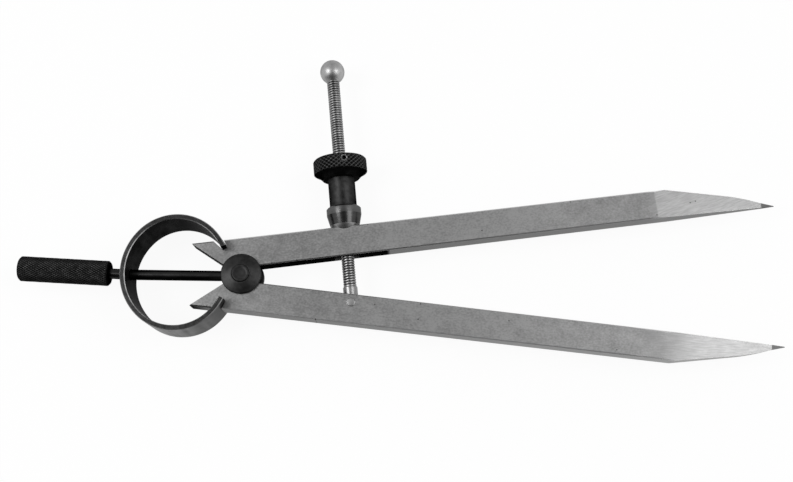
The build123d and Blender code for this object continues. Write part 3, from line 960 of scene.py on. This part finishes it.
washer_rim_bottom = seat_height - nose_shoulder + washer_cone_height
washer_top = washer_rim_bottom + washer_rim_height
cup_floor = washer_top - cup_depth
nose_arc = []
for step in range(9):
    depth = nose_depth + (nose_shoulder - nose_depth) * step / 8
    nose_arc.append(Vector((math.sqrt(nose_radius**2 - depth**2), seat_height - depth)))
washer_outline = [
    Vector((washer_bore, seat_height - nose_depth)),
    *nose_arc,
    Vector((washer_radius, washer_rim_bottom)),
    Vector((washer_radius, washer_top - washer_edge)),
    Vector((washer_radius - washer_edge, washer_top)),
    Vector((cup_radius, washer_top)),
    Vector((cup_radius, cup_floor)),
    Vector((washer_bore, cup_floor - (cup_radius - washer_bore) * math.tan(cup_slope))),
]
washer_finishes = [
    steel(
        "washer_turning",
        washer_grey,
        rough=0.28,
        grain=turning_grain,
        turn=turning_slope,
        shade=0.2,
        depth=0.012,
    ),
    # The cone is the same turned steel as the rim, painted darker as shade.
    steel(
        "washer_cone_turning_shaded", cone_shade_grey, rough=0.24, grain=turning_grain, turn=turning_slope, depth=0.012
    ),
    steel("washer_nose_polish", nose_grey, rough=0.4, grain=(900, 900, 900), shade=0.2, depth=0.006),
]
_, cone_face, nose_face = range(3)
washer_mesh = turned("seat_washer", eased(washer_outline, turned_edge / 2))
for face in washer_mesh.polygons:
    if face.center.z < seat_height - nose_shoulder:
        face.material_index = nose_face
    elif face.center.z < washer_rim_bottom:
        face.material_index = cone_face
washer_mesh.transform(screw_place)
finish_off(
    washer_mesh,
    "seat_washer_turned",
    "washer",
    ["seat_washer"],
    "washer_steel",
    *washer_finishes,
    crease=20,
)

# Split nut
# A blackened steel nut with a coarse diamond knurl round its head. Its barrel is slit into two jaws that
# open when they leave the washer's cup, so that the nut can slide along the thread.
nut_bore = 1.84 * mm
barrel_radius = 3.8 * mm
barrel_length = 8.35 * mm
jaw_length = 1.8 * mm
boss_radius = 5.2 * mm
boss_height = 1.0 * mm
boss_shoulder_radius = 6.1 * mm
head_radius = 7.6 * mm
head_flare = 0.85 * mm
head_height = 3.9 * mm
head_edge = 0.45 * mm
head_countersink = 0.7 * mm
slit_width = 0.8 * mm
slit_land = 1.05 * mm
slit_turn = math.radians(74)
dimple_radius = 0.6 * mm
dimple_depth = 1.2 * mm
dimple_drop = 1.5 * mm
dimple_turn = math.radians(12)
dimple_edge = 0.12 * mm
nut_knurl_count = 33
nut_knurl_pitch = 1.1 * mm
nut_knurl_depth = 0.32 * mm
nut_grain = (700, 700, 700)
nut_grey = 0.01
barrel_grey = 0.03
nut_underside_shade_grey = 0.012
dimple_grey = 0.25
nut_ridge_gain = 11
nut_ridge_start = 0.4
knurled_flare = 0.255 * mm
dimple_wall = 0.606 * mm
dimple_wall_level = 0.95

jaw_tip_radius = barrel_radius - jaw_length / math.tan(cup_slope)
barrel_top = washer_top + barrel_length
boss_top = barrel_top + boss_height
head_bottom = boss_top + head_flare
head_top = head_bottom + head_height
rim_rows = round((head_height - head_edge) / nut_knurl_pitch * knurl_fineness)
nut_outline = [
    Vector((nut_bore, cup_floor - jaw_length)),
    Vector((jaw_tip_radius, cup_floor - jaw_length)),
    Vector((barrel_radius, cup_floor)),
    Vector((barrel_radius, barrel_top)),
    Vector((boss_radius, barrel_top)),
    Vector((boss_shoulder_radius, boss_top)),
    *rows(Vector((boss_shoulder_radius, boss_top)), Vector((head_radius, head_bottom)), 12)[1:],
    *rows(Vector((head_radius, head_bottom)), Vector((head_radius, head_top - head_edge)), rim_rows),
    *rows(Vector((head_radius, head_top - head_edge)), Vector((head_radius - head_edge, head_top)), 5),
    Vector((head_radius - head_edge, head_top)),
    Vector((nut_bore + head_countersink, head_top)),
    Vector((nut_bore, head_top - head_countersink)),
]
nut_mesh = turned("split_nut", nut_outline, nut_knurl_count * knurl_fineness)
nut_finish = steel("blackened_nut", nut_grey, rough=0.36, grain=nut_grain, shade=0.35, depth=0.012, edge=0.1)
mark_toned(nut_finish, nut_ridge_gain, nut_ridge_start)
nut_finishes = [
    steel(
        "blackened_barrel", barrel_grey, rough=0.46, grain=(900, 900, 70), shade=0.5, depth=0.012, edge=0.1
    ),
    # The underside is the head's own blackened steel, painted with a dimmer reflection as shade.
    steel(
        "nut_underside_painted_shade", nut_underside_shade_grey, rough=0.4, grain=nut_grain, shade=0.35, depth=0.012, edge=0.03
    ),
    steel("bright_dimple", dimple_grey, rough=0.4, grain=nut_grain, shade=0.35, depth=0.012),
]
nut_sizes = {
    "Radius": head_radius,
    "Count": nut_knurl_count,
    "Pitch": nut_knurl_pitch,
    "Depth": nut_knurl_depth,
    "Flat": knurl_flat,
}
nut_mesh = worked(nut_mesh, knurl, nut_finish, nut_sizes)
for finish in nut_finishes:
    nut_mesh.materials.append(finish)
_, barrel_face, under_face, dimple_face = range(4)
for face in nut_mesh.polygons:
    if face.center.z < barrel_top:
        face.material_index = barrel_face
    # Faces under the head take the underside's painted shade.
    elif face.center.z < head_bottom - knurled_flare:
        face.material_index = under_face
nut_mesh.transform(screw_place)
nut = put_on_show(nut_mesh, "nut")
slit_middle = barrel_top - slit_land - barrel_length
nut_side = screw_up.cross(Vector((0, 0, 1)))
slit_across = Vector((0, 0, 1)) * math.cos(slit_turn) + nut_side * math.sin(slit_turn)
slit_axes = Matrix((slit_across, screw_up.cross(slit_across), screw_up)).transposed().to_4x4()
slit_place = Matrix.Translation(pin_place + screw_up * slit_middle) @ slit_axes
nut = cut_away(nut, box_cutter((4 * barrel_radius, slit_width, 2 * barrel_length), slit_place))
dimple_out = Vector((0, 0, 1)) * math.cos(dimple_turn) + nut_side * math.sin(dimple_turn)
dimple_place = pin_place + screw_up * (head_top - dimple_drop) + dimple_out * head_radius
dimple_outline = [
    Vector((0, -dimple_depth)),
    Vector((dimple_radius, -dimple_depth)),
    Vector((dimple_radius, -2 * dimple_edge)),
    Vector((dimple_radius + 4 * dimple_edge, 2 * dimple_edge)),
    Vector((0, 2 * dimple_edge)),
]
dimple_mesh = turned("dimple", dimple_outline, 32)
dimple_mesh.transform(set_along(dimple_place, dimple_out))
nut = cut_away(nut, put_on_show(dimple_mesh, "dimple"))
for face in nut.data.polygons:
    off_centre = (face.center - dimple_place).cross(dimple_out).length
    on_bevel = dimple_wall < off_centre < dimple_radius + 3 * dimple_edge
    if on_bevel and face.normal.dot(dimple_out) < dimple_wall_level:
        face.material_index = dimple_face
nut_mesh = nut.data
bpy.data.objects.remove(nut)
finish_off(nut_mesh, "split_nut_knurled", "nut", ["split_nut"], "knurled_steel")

************

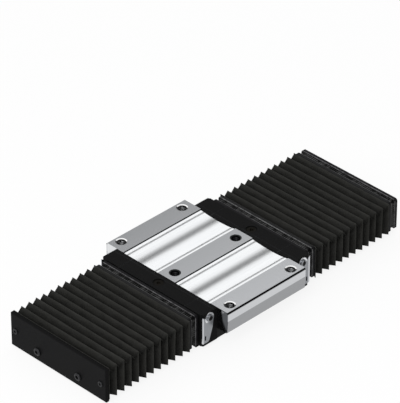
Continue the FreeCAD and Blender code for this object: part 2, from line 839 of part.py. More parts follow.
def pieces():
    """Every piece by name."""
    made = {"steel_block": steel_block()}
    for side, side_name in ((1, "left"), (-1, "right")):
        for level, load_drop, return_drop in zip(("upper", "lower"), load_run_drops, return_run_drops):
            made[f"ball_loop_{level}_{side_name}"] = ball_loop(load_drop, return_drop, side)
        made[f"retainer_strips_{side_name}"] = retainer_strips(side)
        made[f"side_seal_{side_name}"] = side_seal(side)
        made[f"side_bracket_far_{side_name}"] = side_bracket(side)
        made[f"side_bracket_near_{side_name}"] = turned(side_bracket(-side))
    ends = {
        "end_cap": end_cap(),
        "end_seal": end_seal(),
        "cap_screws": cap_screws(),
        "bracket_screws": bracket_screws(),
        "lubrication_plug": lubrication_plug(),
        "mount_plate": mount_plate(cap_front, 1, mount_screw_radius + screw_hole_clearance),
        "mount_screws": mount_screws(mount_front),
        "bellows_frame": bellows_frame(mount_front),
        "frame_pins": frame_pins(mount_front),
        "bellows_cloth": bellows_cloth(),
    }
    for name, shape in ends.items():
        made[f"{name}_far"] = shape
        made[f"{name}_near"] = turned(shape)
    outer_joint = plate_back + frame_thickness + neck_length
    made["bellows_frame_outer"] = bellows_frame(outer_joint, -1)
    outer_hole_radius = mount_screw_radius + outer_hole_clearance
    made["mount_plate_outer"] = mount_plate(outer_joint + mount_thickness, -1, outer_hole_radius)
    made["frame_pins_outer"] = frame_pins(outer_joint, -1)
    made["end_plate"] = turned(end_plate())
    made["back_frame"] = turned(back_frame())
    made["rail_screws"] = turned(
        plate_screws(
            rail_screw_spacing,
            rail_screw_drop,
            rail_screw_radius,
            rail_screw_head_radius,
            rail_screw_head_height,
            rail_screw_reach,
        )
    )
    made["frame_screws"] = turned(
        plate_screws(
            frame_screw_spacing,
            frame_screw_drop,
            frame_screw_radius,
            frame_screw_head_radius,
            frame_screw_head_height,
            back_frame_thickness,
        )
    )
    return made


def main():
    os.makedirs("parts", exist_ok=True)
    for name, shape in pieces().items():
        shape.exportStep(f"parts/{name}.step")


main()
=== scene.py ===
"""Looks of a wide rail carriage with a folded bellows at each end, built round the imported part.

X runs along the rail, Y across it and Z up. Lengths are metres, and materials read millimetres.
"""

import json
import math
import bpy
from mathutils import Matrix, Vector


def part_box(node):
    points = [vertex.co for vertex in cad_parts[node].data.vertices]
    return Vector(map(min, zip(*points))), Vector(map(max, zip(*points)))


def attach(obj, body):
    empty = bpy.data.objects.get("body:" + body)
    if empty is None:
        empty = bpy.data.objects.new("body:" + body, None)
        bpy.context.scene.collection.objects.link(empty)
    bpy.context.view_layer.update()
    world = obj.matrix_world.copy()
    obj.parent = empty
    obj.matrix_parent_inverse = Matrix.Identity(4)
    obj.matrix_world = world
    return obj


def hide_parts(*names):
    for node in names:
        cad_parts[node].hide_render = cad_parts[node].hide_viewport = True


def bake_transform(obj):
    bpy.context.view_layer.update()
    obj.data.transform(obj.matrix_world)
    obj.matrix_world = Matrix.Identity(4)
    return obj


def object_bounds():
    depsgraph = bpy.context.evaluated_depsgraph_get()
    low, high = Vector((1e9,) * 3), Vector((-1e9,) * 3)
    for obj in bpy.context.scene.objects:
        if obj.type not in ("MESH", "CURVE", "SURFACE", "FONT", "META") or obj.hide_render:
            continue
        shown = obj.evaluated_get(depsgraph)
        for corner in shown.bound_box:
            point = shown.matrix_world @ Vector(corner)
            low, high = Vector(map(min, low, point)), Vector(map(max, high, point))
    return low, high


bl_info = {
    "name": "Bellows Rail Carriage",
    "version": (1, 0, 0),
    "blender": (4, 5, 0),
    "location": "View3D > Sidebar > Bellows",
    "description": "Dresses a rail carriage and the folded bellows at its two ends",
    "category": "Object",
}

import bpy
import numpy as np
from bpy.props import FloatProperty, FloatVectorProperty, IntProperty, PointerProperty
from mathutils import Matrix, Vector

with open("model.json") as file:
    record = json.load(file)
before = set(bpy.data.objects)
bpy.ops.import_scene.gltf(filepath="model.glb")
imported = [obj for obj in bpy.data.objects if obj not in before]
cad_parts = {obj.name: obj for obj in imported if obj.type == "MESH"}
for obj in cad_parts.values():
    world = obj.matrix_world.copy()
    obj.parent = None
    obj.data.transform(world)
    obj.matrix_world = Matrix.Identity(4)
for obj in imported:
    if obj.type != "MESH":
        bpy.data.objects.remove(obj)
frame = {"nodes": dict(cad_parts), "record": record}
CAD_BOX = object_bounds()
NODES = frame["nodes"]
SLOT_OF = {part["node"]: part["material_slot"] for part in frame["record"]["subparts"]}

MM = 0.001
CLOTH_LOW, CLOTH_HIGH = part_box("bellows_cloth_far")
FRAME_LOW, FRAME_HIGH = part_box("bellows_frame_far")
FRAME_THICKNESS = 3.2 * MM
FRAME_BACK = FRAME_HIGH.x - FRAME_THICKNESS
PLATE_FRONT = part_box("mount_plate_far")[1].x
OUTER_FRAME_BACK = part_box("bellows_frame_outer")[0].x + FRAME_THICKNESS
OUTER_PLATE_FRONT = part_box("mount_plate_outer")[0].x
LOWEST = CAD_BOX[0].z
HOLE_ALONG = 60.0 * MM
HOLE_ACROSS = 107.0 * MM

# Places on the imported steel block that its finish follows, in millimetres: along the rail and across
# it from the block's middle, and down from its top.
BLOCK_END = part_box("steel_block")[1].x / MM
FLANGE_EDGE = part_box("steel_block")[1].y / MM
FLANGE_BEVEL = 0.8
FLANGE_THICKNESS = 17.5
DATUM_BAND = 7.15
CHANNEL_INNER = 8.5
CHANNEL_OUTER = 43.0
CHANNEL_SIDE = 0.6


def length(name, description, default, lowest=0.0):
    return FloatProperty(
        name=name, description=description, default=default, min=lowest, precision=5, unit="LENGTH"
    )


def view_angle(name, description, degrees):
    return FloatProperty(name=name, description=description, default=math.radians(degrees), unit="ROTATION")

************

Exercise = Print, without alteration, the lines from the line with "shown = obj.evaluated_get(depsgraph)" to the line with "imported = [obj". Include both of them, and omit every other line.

Output of the task =
        shown = obj.evaluated_get(depsgraph)
        for corner in shown.bound_box:
            point = shown.matrix_world @ Vector(corner)
            low, high = Vector(map(min, low, point)), Vector(map(max, high, point))
    return low, high


bl_info = {
    "name": "Bellows Rail Carriage",
    "version": (1, 0, 0),
    "blender": (4, 5, 0),
    "location": "View3D > Sidebar > Bellows",
    "description": "Dresses a rail carriage and the folded bellows at its two ends",
    "category": "Object",
}

import bpy
import numpy as np
from bpy.props import FloatProperty, FloatVectorProperty, IntProperty, PointerProperty
from mathutils import Matrix, Vector

with open("model.json") as file:
    record = json.load(file)
before = set(bpy.data.objects)
bpy.ops.import_scene.gltf(filepath="model.glb")
imported = [obj for obj in bpy.data.objects if obj not in before]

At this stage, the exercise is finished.